Gerakan Coblos Semua, Bentuk Perlawanan Warga Jakarta di Pilkada 2024

Jakarta, Gatranews.id – Kolumnis Ady Amar mengatakan, segala upaya untuk merampas keikutsertaan Anies Baswedan dalam Pilkada DKI Jakarta 2024 telah berhasil dilakukan.
Anies, yang dicintai oleh banyak warga Jakarta, kini dibuat tidak bisa berlaga meskipun elektabilitasnya tinggi, jauh melampaui pasangan calon gubernur lainnya.
“Meski elektabilitas Anies tinggi, jauh melampaui pasangan calon gubernur yang diusung KIM Plus—koalisi partai-partai minus PDIP yang direstui istana lama dan baru—juga Pramono Anung-Rano Karno pasangan yang diusung PDIP. Pasangan ini belum masuk radar bisa dilihat elektabilitasnya. Pramono Anung pun disebut calon yang direstui istana,” tulis Ady Amar.
Ady juga mengamati kemunculan pasangan independen, Dharma Pongrekun-Kun Wardana, yang menurutnya tidak dianggap sebagai ancaman serius bagi pasangan Ridwan Kamil-Suswono dari KIM Plus.
“Pasangan ini sepertinya akan melenggang mulus sesuai harapan istana,” lanjutnya.
Ady Amar mengkritik keras skenario yang berhasil menghentikan Anies agar tak ada partai politik yang berani mengusungnya.
“Anies dihentikan dengan cara menyelisih demokrasi dengan tak menganggap mayoritas suara konstituen Jakarta, yang menghendaki ia memimpin Jakarta untuk periode ke-2 nya. PDIP pun ‘dipaksa’ untuk tak coba-coba nekat mengusungnya. Lalu Pramono jadi pilihan,” tegasnya.
Menurut Ady, perlakuan yang tidak adil terhadap Anies memicu perlawanan dari konstituen Anies, yang kemudian melahirkan “Gerakan Coblos Semua”.
Ia menjelaskan bahwa gerakan ini adalah bentuk protes warga Jakarta terhadap pasangan calon yang dinilai hanya menjadi pilihan penguasa.
“Melihat Anies diperlakukan dengan tak sepantasnya memunculkan konstituennya melakukan perlawanan dengan caranya. Muncul ‘Gerakan Coblos Semua’. Itulah protes. Bentuk perlawanan warga Jakarta memilih dengan tidak memilih ketiga pasangan yang dimunculkan,” ungkapnya.

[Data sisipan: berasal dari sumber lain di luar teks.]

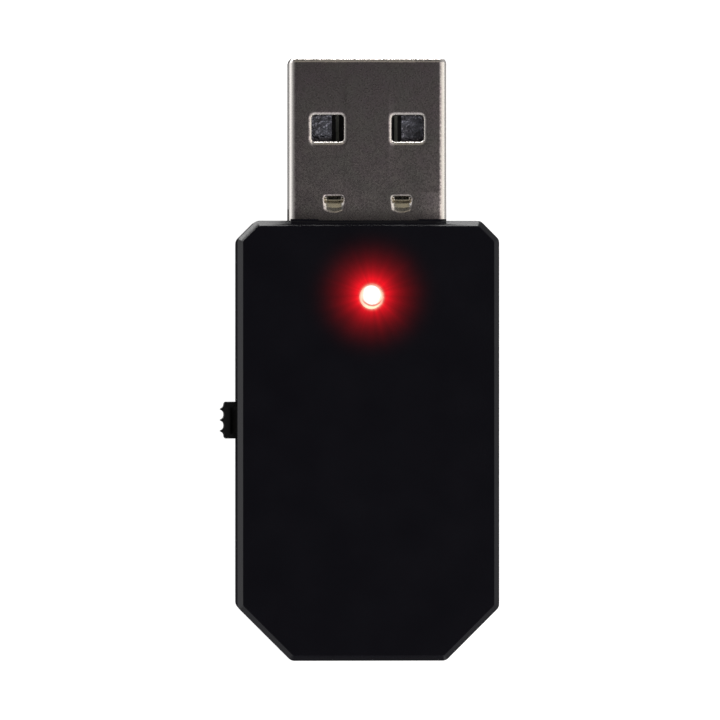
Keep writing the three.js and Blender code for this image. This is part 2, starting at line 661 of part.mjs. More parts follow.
add("circuit_board", circuitBoard(), SOLDER_MASK);
add("antenna_trace", antennaTrace(), COPPER);
BOARD_CHIPS.forEach((chip) => add(chip.name, chipBody(chip), chip.material));
BOARD_PASSIVES.forEach((part) => add(part.name, endCappedBody(part), part.material));

add("switch_frame", switchFrame(), NICKEL);
add("switch_base", switchBase(), BLACK_CARRIER);
TERMINAL_YS.forEach((y, i) => add(`switch_terminal_${i + 1}`, switchTerminal(y), CONTACT_PLATE));
add("switch_knob", switchKnob(), BLACK_KNOB);
add("switch_wiper", switchWiper(), BRONZE);

export default adapter;
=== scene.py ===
"""Looks of the USB radio adapter: finer pieces, procedural materials, a pale floor and soft light."""

import math

import bmesh
import bpy
from mathutils import Matrix, Vector


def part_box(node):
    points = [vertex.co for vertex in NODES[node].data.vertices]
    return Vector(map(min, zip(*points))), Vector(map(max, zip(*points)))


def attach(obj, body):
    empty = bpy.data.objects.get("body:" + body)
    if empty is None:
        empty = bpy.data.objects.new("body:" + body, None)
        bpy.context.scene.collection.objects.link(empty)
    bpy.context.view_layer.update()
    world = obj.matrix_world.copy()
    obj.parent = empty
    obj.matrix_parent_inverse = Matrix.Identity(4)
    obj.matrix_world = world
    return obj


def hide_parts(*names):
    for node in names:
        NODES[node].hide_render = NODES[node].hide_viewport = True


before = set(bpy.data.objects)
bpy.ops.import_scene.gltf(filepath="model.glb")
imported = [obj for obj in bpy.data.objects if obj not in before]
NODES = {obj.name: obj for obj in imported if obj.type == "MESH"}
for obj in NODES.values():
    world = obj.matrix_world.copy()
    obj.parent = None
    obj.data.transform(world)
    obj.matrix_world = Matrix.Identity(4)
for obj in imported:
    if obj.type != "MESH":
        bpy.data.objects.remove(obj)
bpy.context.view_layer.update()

MM = 0.001
X, Y, Z = 0, 1, 2
QUARTER_TURN = math.radians(90)


# ---------------------------------------------------------------- places, from the frame

FRONT_LOW, FRONT_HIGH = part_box("front_cover")
SHELL_LOW, SHELL_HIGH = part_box("usb_shell")
CARRIER_LOW, CARRIER_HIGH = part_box("usb_insulator")
LED_LOW, LED_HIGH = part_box("led_base")
KNOB_LOW, KNOB_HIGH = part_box("switch_knob")

FACE_Z = FRONT_HIGH.z
NOSE_Y = FRONT_HIGH.y
WALL_X = FRONT_LOW.x
PLUG_TOP = SHELL_HIGH.z  # what the hinges of the CAD shell's tabs reach up to
PLUG_TIP = SHELL_HIGH.y
WINDOW_Y = PLUG_TIP - 5.3 * MM
SLIT_Y = PLUG_TIP - 10.58 * MM
TAB_X = 2.58 * MM
RIDGE_TOP = CARRIER_LOW.z + 2 * MM
LED_CENTRE = (LED_LOW + LED_HIGH) / 2


# ---------------------------------------------------------------- camera

VIEW_WIDTH = 54.8 * MM  # what the picture's side takes in at the aim's level
SENSOR_WIDTH = 36
CAMERA_DISTANCE = 0.60
CAMERA_TILT = math.radians(2.4)  # how far the camera leans out over the knob's side
CLIP_START, CLIP_END = 0.01, 10
AIM = Vector((-0.54 * MM, 6.12 * MM, FACE_Z - 3 * MM))


def make_camera():
    """A camera that looks down on the front face, with the plug towards the top of the picture."""
    data = bpy.data.cameras.new("camera")
    data.sensor_width = SENSOR_WIDTH
    data.lens = SENSOR_WIDTH * CAMERA_DISTANCE / VIEW_WIDTH
    data.clip_start = CLIP_START
    data.clip_end = CLIP_END
    camera = bpy.data.objects.new("camera", data)
    bpy.context.scene.collection.objects.link(camera)
    away = Vector((-math.sin(CAMERA_TILT), 0, math.cos(CAMERA_TILT)))
    right = Vector((math.cos(CAMERA_TILT), 0, math.sin(CAMERA_TILT)))
    up = away.cross(right)
    turn = Matrix((right, up, away)).transposed().to_4x4()
    camera.matrix_world = Matrix.Translation(AIM + away * CAMERA_DISTANCE) @ turn
    bpy.context.scene.camera = camera


# ---------------------------------------------------------------- material nodes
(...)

Polling dari berbagai lembaga media, menurut Ady, menunjukkan bahwa lebih dari 70% responden memilih untuk tidak memilih atau mencoblos semua.
“Pemilih polling itu tentu tidak semua warga Jakarta, tapi diikuti juga warga luar Jakarta. Menandakan pilkada Jakarta jadi perhatian warga seluruh negeri. Apa yang dirasakan warga Jakarta terhadap Anies, itu juga dirasakan warga seluruh negeri. Menandakan spektrum cakupan Anies tidak hanya sebatas Jakarta,” jelas Ady.
Ady Amar juga memperingatkan bahwa gerakan “coblos semua” ini mungkin akan menyebar ke provinsi lain, bahkan ke tingkat kabupaten dan kota di seluruh Indonesia.
“Kemarahan mayoritas warga Jakarta diekspresikan lewat perlawanan gerakan coblos semua. Itu sama dengan tidak memilih ketiga paslon yang ada. Mencoblos semuanya itu tanda ketidakpercayaan pada paslon yang diusung partai politik yang ada,” tegasnya.
Lebih lanjut, Ady menegaskan bahwa meskipun rezim berhasil menghentikan Anies dari Pilkada, mereka tidak dapat menghentikan gerakan ini.
“Rezim menghentikan Anies mengikuti Pilkada DKJ, itu berhasil dilakukan. Anies menjadi tak bisa berlaga. Namun rezim mustahil bisa mencegah bergulirnya gerakan coblos semua. Rakyat berhak tidak memilih pasangan calon gubernur yang bukan pilihannya. Itu pun hak konstitusional,” tambahnya.
Pilkada DKI Jakarta dengan “mematikan” Anies Baswedan juga mendapat sorotan dari media internasional, yang menyebutnya absurd.
“Pilkada DKJ dengan ‘mematikan’ Anies Baswedan itu tengah disorot berbagai media internasional. Menyebutnya absurd. Bagaimana Anies yang punya elektabilitas tinggi tidak ikut berlaga. Tidak bisa dibayangkan bagaimana jika nantinya gerakan coblos semua, itu yang justru keluar sebagai pemenang pilkada DKJ. Tak mustahil media-media itu akan mengangkatnya jadi berita yang mengundang gelak tawa terbahak,” tutup Ady Amar.